2020年5月6日水曜日

トラウマ難治例 7


5. 現在のトラウマないしストレスファクターの層
最後の層としてあげたいのは、現在進行形のトラウマないしはストレスファクターの存在である。これらにはあらゆる種類のものが含まれる可能性がある。すでに述べた併存するうつ病やパーソナリティ障害、発達障害などはことごとく現在進行形のストレスファクターとして数えられることになるし、その他の精神疾患の存在も同様である。さらには慢性的な身体疾患や身体障碍などもこれに相当するであろう。また腰痛やひざ痛などの慢性疼痛のために日常生活が思うように送れないこと、あるいは災害の被災、貧困なども多くの難治例を生む可能性がある。
さらに私が特筆したいのは、現在進行形の対人関係におけるトラウマファクターだ。

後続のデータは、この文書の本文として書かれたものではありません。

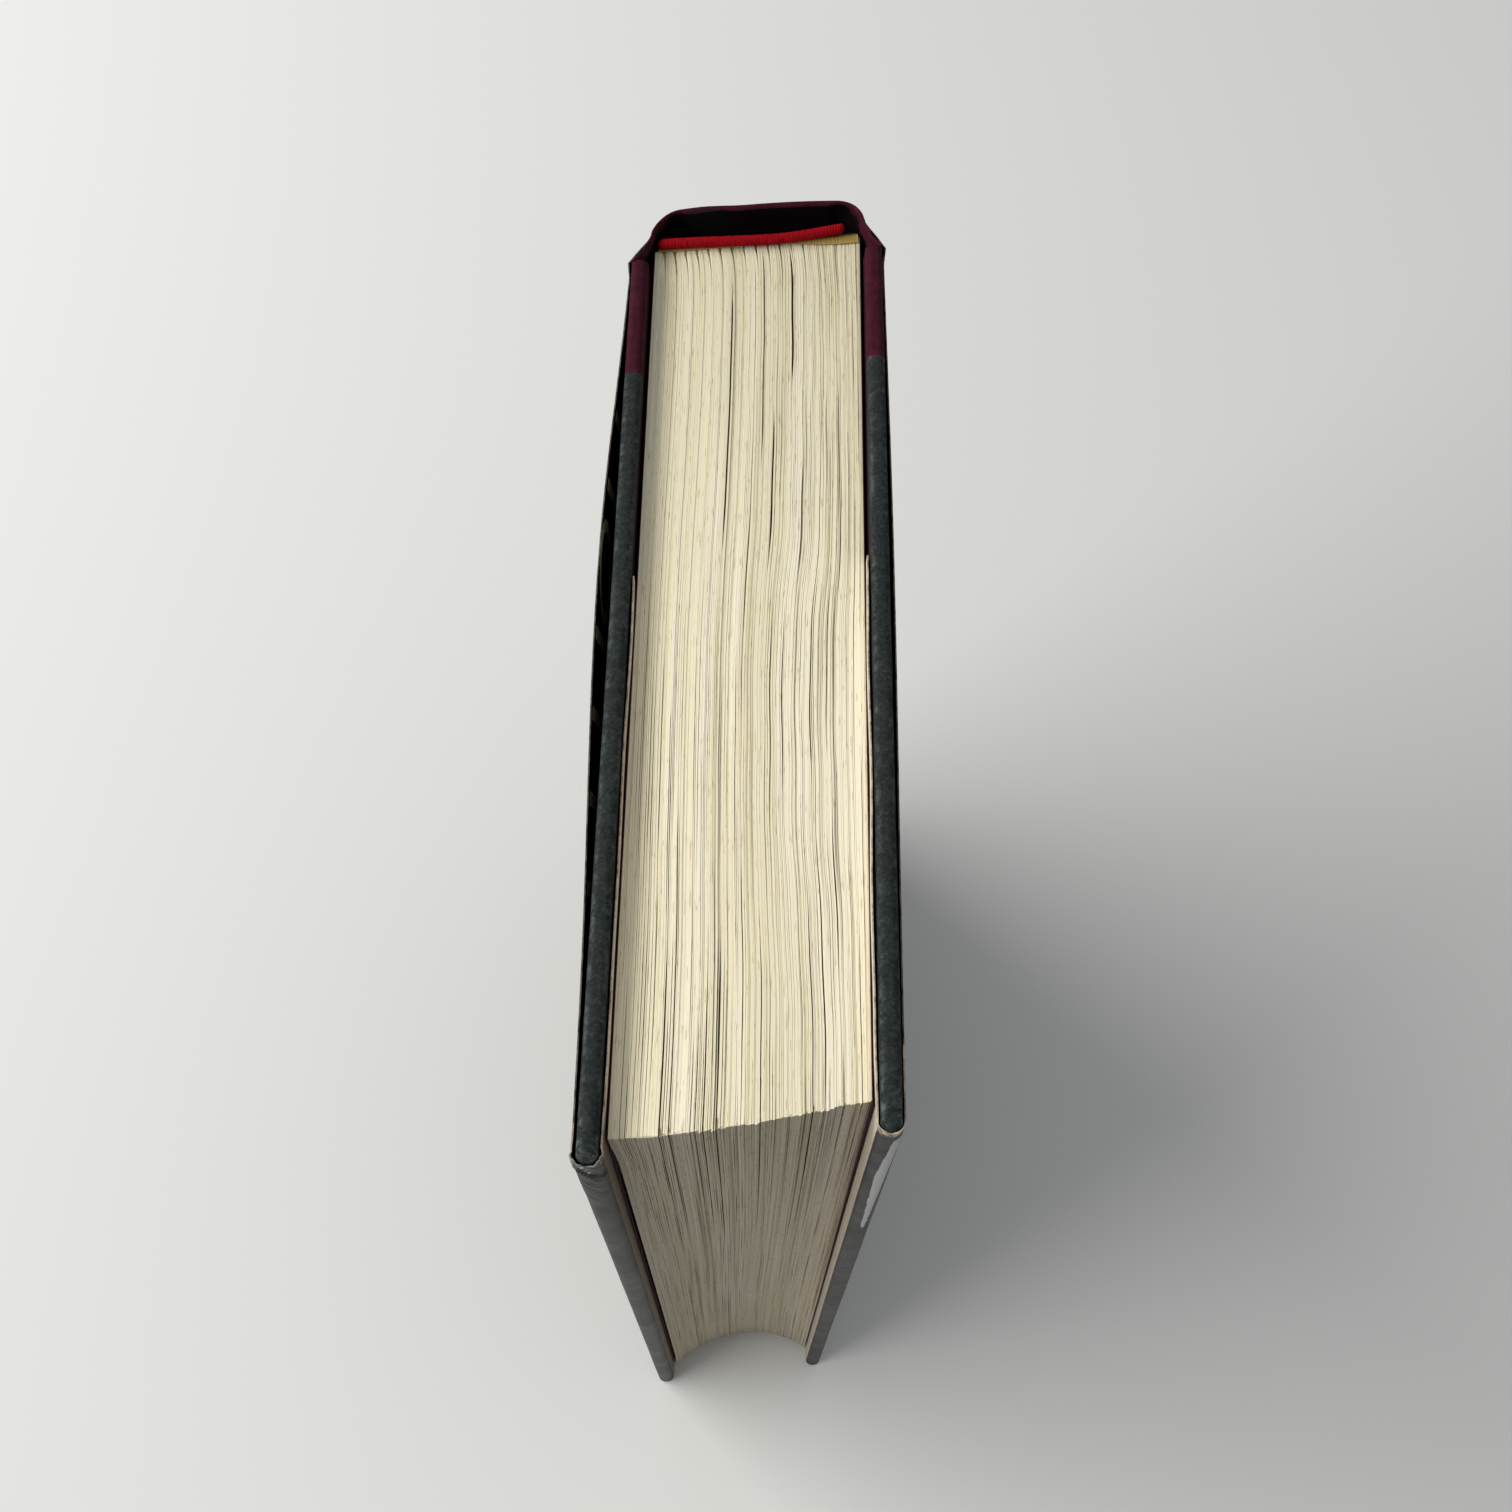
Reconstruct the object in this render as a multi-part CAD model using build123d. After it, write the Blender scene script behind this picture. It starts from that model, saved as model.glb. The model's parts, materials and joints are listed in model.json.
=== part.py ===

さらに具体的には、成人後の親との同居、ないしは配偶者との同居からくるストレスである。様々な事情から親との同居が継続し、そこで幼少時に生じたトラウマが形を変えて繰り返されるケースがある。幼少時の両親からのあからさまな虐待やネグレクトが存在していた場合にはなおのことであるが、そうでない場合にも親からの精神的な支配が継続している際にはトラウマからの回復のプロセスはさらに遠のく。さらには配偶者からの精神的、身体的なストレスを体験している人も多い。多くのトラウマの体験者が加害的な関係性から逃れることに困難さを抱えていることに注意しなくてはならない。
これらの現在進行形のトラウマが生じている際のトラウマ治療は事実上不可能であり、結果的にそのケースは難治例となるであろう。